>> start

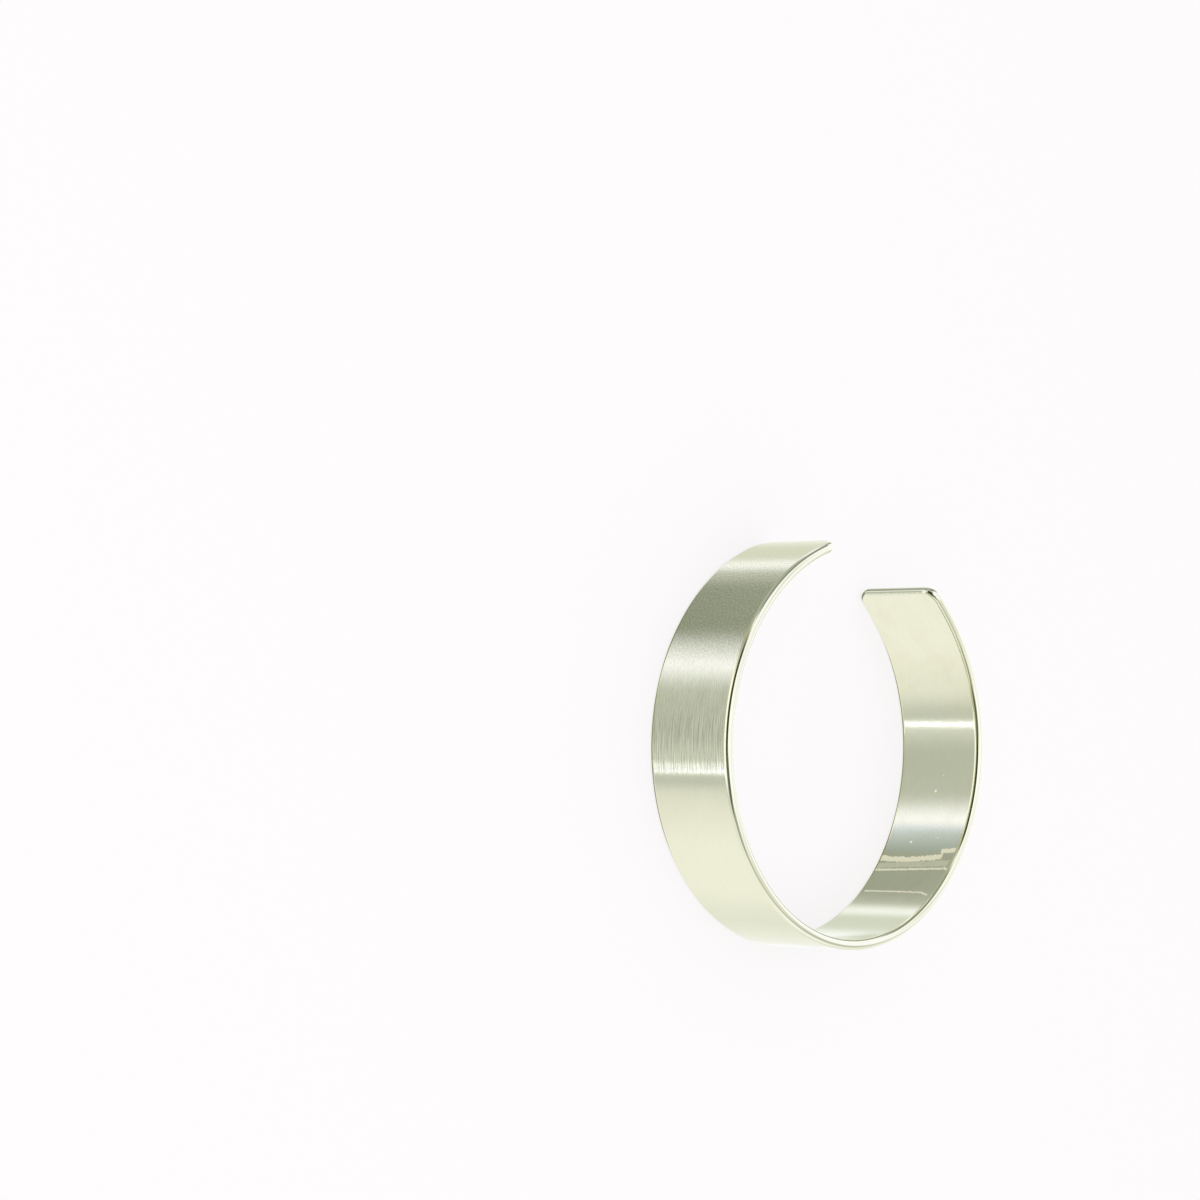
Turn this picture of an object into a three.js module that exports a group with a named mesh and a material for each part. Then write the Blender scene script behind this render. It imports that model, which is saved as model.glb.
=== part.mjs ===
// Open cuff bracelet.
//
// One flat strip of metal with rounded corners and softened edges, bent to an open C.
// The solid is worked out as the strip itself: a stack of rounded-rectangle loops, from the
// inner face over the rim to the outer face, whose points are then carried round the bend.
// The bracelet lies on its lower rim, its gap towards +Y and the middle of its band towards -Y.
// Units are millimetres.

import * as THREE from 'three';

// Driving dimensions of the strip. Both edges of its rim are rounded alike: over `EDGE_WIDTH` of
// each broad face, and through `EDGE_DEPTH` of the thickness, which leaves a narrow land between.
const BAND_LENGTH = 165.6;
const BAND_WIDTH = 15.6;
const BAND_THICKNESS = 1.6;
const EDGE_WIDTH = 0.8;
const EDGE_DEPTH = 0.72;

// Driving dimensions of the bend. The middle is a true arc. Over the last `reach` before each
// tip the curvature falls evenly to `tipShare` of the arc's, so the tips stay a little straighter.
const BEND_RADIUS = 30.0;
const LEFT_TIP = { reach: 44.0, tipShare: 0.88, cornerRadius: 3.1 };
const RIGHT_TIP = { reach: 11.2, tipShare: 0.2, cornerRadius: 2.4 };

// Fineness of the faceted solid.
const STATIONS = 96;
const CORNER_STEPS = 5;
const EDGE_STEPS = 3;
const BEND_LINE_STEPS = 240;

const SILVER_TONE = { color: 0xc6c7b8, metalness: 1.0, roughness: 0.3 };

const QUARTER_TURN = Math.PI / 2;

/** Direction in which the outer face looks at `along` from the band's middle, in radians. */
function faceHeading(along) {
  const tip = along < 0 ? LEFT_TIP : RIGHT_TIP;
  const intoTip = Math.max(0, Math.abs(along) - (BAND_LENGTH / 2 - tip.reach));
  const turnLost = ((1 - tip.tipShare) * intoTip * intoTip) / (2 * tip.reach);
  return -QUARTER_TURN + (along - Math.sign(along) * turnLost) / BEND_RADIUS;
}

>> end
>> start

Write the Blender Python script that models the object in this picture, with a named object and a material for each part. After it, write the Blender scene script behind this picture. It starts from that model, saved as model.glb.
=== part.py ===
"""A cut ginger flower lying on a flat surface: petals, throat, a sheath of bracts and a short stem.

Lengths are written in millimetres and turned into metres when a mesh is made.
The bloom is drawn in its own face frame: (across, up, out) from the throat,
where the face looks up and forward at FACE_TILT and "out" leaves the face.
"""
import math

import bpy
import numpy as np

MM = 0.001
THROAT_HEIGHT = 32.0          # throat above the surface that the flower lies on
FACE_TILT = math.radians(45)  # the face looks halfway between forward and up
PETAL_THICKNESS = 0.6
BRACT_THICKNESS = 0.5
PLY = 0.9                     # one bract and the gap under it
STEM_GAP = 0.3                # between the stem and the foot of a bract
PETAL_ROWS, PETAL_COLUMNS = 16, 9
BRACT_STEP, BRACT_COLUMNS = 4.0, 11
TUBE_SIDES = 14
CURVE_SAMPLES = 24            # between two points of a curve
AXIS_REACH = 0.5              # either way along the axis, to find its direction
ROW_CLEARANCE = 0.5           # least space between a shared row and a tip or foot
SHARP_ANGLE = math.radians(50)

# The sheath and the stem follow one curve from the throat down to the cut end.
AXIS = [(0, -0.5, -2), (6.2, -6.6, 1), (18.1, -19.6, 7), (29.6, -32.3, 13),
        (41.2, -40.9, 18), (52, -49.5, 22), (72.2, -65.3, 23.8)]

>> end

Given problem:
Reproduce the lines exactly, from the line that contains "Turn this picture" through the line that contains "const EDGE_DEPTH = 0.72;", and nothing more.

Completed task:
Turn this picture of an object into a three.js module that exports a group with a named mesh and a material for each part. Then write the Blender scene script behind this render. It imports that model, which is saved as model.glb.
=== part.mjs ===
// Open cuff bracelet.
//
// One flat strip of metal with rounded corners and softened edges, bent to an open C.
// The solid is worked out as the strip itself: a stack of rounded-rectangle loops, from the
// inner face over the rim to the outer face, whose points are then carried round the bend.
// The bracelet lies on its lower rim, its gap towards +Y and the middle of its band towards -Y.
// Units are millimetres.

import * as THREE from 'three';

// Driving dimensions of the strip. Both edges of its rim are rounded alike: over `EDGE_WIDTH` of
// each broad face, and through `EDGE_DEPTH` of the thickness, which leaves a narrow land between.
const BAND_LENGTH = 165.6;
const BAND_WIDTH = 15.6;
const BAND_THICKNESS = 1.6;
const EDGE_WIDTH = 0.8;
const EDGE_DEPTH = 0.72;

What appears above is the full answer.